Now, in the evening, Doc Hata starts a fire in the hearth and burns old insurance records from his store. He thinks about the photos from the box Anne found and recalls one image of Sunny at the piano. His mind reaches back to those early days, soon after he adopted the seven-year-old orphan. Doc Hata spent all of his spare time restoring every inch of the old house, which Sunny hated for its disarray.
Doc Hata recalls how Sunny used to practice Chopin nocturnes as he worked. Though Sunny played these pieces well enough at home, her performances for competition always included odd blunders. Sunny’s inability to reach perfection led to disenchantment with the piano. This, in turn, sparked arguments with her father and gradually created emotional distance between them.
When they eventually got back on speaking terms, Sunny wanted Doc Hata to get rid of the piano. She suspected him of keeping it around as a reminder of how she had failed both herself and her “good poppa, who’s loved and respected by all.” Doc Hata said he wanted her to keep playing for the sake of her own self-improvement.
The phone rings in the present time. Liv Crawford has called from her car phone, and she is outside with interested buyers. Doc Hata insists he’s not ready to sell, and Liv relents. Just then, a sputter from the fireplace ignites the carpet. Doc Hata tells Liv his family room is on fire and then tries to crawl toward the patio doors, feeling like he’s underwater.

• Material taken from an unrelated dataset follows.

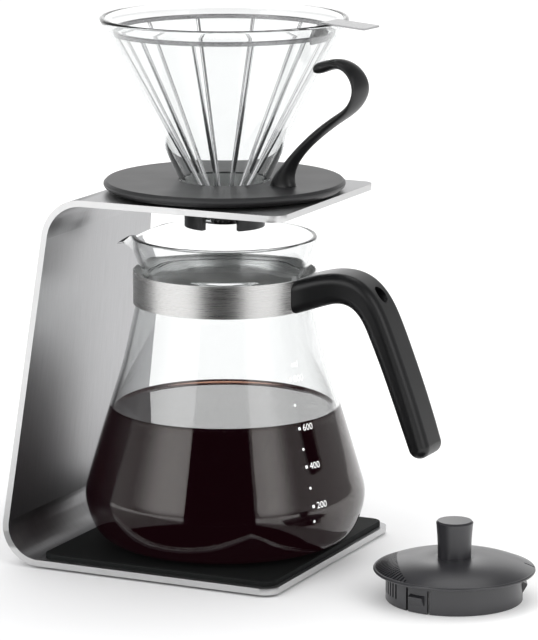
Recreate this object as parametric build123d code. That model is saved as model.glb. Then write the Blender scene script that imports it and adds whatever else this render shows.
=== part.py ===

The experience Doc Hata recounts about a Japanese man he met on a business trip reveals his discomfort with being reduced to his racial identity. When he moved to the United States, Doc Hata sought out a community that would welcome him. At the time Bedley Run needed as many citizens as it could get to boost the tax base, and because the different racial and ethnic populations were not strictly segregated, Doc Hata felt like his status as a Japanese immigrant faded from notice. But in Chapter 2, he tells a story about how on a business trip he met another Japanese immigrant. Although he expected to have an immediate connection with someone from a similar background and in the same line of work, both Doc Hata and the other man felt awkward because standing together made them more visible than usual. Each one reminded the other that their Japanese background made them different from the rest of the people around them. In other words, their similarities with each other made them fit in less with their surroundings. Though proud of his Japanese heritage, Doc Hata would rather not think about it too much in the present.
Through hard work and enduring commitment, Doc Hata has achieved the sense of belonging he sought when he first arrived in the United States, but he feels he has also faded as an individual. In his many years of living in the same place, he has proven so reliable that others in the community now take him for granted. And furthermore, he has placed so much emphasis on politeness and sociability that, even though he has earned the respect of many, he has no real close friends. The routines of his daily life have also become little more than a series of rote and unreflective actions into which his sense of self has disappeared. Doc Hata’s feeling that he has become invisible leads him to conjure an arresting vision of himself as transparent in his swimming pool. With the sides and bottom painted gray, his pool appears not to reflect light, and he imagines that someone looking down from above might not even see him. Thus, as a “secret swimmer,” Doc Hata literally fades from view in a parallel to how he has metaphorically faded from view in his community.
Doc Hata believes in the value of improvement, understood in terms of both economic value and personal development. As demonstrated by the years of labor he has invested in the restoration of his Tudor-style house as well as the careful landscaping of the grounds, Doc Hata has a driving commitment to the improvement of his home. His meticulous home-improvement efforts have added significant economic value to the property. Yet for Doc Hata, the material improvements also symbolize his own self-improvement. The work he has done on his house reflects directly on his character and reveal his industrious nature and class mobility aspirations. Doc Hata attempted to instill in Sunny a similar devotion to self-improvement, particularly in the form of practicing the piano. But to Sunny, her father’s obsession with the improvement of both house and self had a dark side. His incessant work on the house took his focus away from her, and she dislike the chaos of constant renovation. Furthermore, when she reached a plateau in her abilities on the piano, she felt her inability to improve reflected negatively on her worth as a person. Sunny’s rejection of the discourse of improvement reflected her rejection of Doc Hata and his most closely held values.